Bagaimana semua aspek pembelajaran yang banyak, namun dikonsep menarik bagi para siswa, seperti halnya mainan, menyenangkan namun dasar-dasar mengenai apa itu belajar, tersampaikan dengan apik. Seperti bagaimana falsafah pendidikan sejak awal yang di gaungkan oleh Bapak Pendidikan Ki Hajar Dewantoro, bahwa sekolah itu ada untuk mengisi waktu luang di tengah masa-masa bermain anak, dan sekolah yang pertama kali berdiri adalah taman, bukan sekolah, yakni Taman Siswa.

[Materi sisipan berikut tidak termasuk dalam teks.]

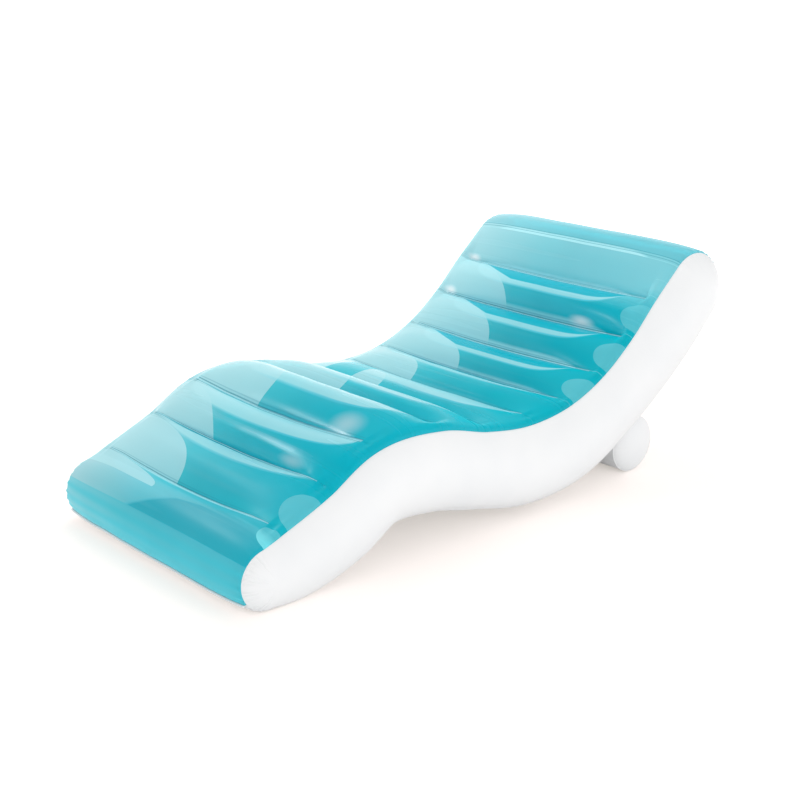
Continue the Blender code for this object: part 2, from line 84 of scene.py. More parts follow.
def spine_slopes(points):
    """The slope at each point, from a parabola through the point and its neighbours."""
    steps = np.linalg.norm(np.diff(points[:, :2], axis=0), axis=1)
    rates = np.diff(points, axis=0) / steps[:, None]
    before, after = steps[:-1, None], steps[1:, None]
    inner = (rates[:-1] * after + rates[1:] * before) / (before + after)
    return steps, np.vstack((rates[:1], inner, rates[-1:]))


SPINE_STEPS, SPINE_SLOPES = spine_slopes(SPINE)
PITCH = float(SPINE_STEPS.mean())


def spine_at(place):
    """Centre, direction along the spine and half thickness, at places counted in ribs."""
    index = np.clip(place.astype(int), 0, RIBS - 1)
    t = (place - index)[:, None]
    step = SPINE_STEPS[index][:, None]
    start, end = SPINE[index], SPINE[index + 1]
    start_slope, end_slope = SPINE_SLOPES[index] * step, SPINE_SLOPES[index + 1] * step
    value = ((2 * t ** 3 - 3 * t ** 2 + 1) * start + (t ** 3 - 2 * t ** 2 + t) * start_slope
             + (3 * t ** 2 - 2 * t ** 3) * end + (t ** 3 - t ** 2) * end_slope)
    rate = ((6 * t ** 2 - 6 * t) * (start - end) + (3 * t ** 2 - 4 * t + 1) * start_slope
            + (3 * t ** 2 - 2 * t) * end_slope)[:, :2]
    along = rate / np.linalg.norm(rate, axis=1)[:, None]
    return value[:, :2], along, value[:, 2]


print(RIBS, "ribs", round(PITCH, 4), "m apart")

# %% [markdown]
# ## Laying the spine over the frame
# The frame has its own origin, on the floor in the middle of the chair. Each baffle of the frame stands
# square on the spine at its weld, so two unknown shifts, along and up, follow from the ten baffles.

# %% The spine's shift
def node_middle(name):
    """The middle of a CAD node in side view: along and up."""
    points = np.array([vert.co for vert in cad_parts[name].data.vertices])
    return points.mean(axis=0)[[0, 2]]


weld_places = np.arange(1, RIBS)
weld_centres, weld_along = spine_at(weld_places.astype(float))[:2]
baffle_middles = np.array([node_middle(f"baffle_{number:02d}") for number in weld_places])
targets = ((baffle_middles - weld_centres) * weld_along).sum(axis=1)
SHIFT = np.linalg.lstsq(weld_along, targets, rcond=None)[0]
print("spine shift", SHIFT.round(4))

# %% [markdown]
# ## How a film swells between its welds
# Air pushes a film out into ribs, and each weld holds it down. A weld's ends lie near the seam's level
# and its middle bows down. A cloth simulation could blow the film up, but would miss the frame's welds,
# so the swell is worked out: how full each rib is, how it rounds, and how deep each weld lies.

# %% Swell and welds
SEAT, UNDERSIDE = 1, -1
SWELL = {SEAT: 0.045, UNDERSIDE: 0.022}
END_SWELL = 0.012
FOOT_WELD_BOW = 0.028
HEAD_WELD_BOW = 0.010
UNDERSIDE_WELD_BOW = 0.003
RIB_ROUNDNESS = 0.72
RIB_SHARES = {
    SEAT: (0.55, 0.90, 1.00, 1.15, 0.90, 0.85, 0.85, 0.90, 0.90, 0.85, 0.60),
    UNDERSIDE: (0.23, 0.60, 0.90, 1.00, 1.00, 1.00, 1.00, 1.20, 1.35, 1.20, 0.80),
}
WELD_END_SHARES = np.array((0.67, 0.80, 0.55, 0.16, 0.32, 0.50, 0.38, 0.30, -0.07, -0.22))
STRIP_HALF_WIDTH = 0.003
CROWN_REACH = 0.220
CROWN_POWER = 2.2
PINCH_START = 0.012


def smooth_step(share):
    share = np.clip(share, 0, 1)
    return share * share * (3 - 2 * share)


def rib_crown(inset):
    """The crown's height from the seam inwards: it rises at once, and is full far in."""
    share = 1 - np.clip(inset / CROWN_REACH, 0, 1)
    return (1 - share ** CROWN_POWER) ** (1 / CROWN_POWER)


def rib_valley(place):
    """1 on a weld, which is a flat strip, and 0 on a rib's crown. The end ribs have one weld only."""
    index = np.clip(place.astype(int), 0, RIBS - 1)
    share = place - index
    share = np.where(index == 0, 0.5 + share / 2, np.where(index == RIBS - 1, share / 2, share))
    strip = STRIP_HALF_WIDTH / PITCH
    share = 0.5 - np.clip((0.5 - np.minimum(share, 1 - share)) / (0.5 - strip), 0, 1) / 2
    return 1 - np.sin(math.pi * share) ** RIB_ROUNDNESS


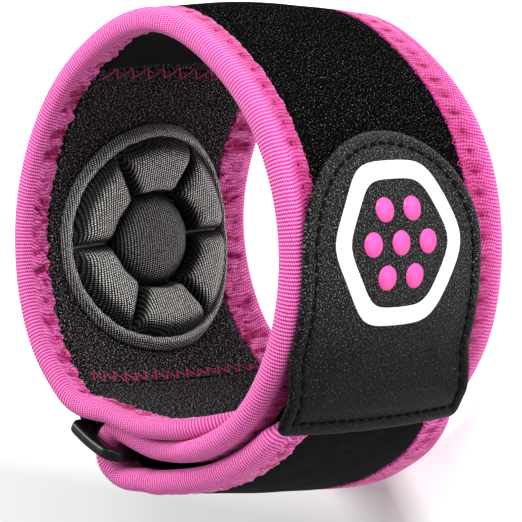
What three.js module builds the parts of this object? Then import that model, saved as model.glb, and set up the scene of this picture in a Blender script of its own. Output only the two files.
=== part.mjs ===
// Tennis elbow strap: a bound neoprene band that goes once round the forearm, back through
// a curved ring buckle, and closes with a leather tab on the outside of the loop.
// Millimetres, +Z up. The loop lies on its side: its axis is Z, its far rim rests on Z = 0
// and the rim that faces the viewer is at the top.
//
// Every piece of the strap is laid out flat first, with a length s along the band, a height z
// across it and a distance n out of its middle, and is then wrapped round the loop's course.

import * as THREE from 'three';

// Driving dimensions

const strapWidth = 65;          // across the band, rim to rim
const loopRadius = 46.5;        // middle of the band at the side of the loop
const faceThickness = 4.0;      // neoprene with its pile faces
const rimThickness = 5.2;       // over the edge binding
const bindingWall = 1.0;
const flangeWidth = 8.0;        // how far the binding reaches in from the edge
const rimFlat = 1.1;            // half width of the flat that the rim rests on
const gap = 0.3;                // between pieces that touch
const flapCorner = 22;          // corner radius of the free inner end
const crownHeight = 2.1;        // how far the middle of the band bows out past its rims
const pressed = 0.88;           // thickness left where the layers press on each other

const flapEndAngle = 308;       // degrees round the loop, from +X through +Y
const tuckFrom = 228;           // where the inner layer starts to leave the loop's line
const tuckTo = 251;             // and where it lies a whole layer further in
const foldAngle = 249;          // where the band turns back, a little past the buckle's bar
const foldRadius = 4.9;         // middle of the band in that turn
const settledAngle = 263;       // where the layers lie on each other again
const hookEndAngle = 324;       // end of the folded-back layer, under the tab
const foldWidth = strapWidth - 12.5;        // the band gathered to pass the buckle
const foldCentre = strapWidth / 2 + 1.7;    // height of its middle there
const hookEndWidth = strapWidth - 13;
const hookEndCentre = strapWidth / 2 + 2.9;
const gatherFrom = 300;         // where the band starts to narrow towards the buckle
const widenAfter = 20;          // length past the turn where it starts to widen again
const pressedTo = 312;          // the band is pressed over its inner end up to here
const relaxedFrom = 340;        // and has its whole thickness from here
const sewnFrom = 311;           // the end under the tab is sewn flat
const sewnTo = 321;
const sewnFlat = 0.8;           // thickness left there

const buckleThickness = 2.8;    // out from the loop's axis
const buckleBar = 2.9;          // width of its bars
const buckleWindow = 10.8;      // clear length between the two long bars, along the loop
const buckleSide = 3.1;         // width of its two short sides
const buckleLift = 0.7;         // how much further out its fixed bar stands
const buckleBevel = 0.75;
const barAngle = 252.5;         // its free bar
const barInset = 0.6;           // how far that bar lies inside the middle of the band's turn
const freeCorner = 4.2;         // corner radius at the free bar
const fixedCorner = 1.8;        // and at the fixed bar
const keeperWidth = foldWidth - 7;
const keeperPly = 0.9;
const keeperFrom = 213;
const keeperTurnFrom = -105;    // how far it goes round the fixed bar
const keeperTurnTo = 115;
const keeperStraight = 6.5;     // its straight run ends this many degrees before the bar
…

Kata taman identik dengan keindahan, menyenangkan suasananya dan alamiah. Bukan suasana penjara dimana tembok, pagar besi yang mengelilingi berdirinya sebuah sekolah. Tembok dari segi bangunan, juga tembok pembatas dalam berkreasi, bernalar dan dalam menempuh pendidikan.
Peserta begitu aktif merespon dan bertanya. Hingga acara ditutup tentu masih banyak yang belum terpuaskan, Rizky sebagai moderator acara menyampaikan bahwa Sanggar Anak Alam terbuka untuk siapa saja yang hendak berkunjung atau sekedar mampir, untuk menuntaskan ketidakpuasan di acara tersebut.
Sanggar Anak Alam memang tidak seperti sekolah alam pada umumnya. Yakni bukan sekolah yang harus ada di alam, tetapi bagaimana Pak Toto dan Bu Wahya mengembangkan pemebelajarn untuk anak alam, yakni sesuai kodrat anak, sesuai alamiahnya bakat, modalitas dan gaya belajar anak.[]
Karyanto, Jamaah Juguran Syafaat Purbalingga
SALAM (Sanggar Anak Alam), Laboratorium Pendidikan Dasar, berdiri pada tahun 1988 di Desa Lawen, Kecamatan Pandanarum, Banjarnegara.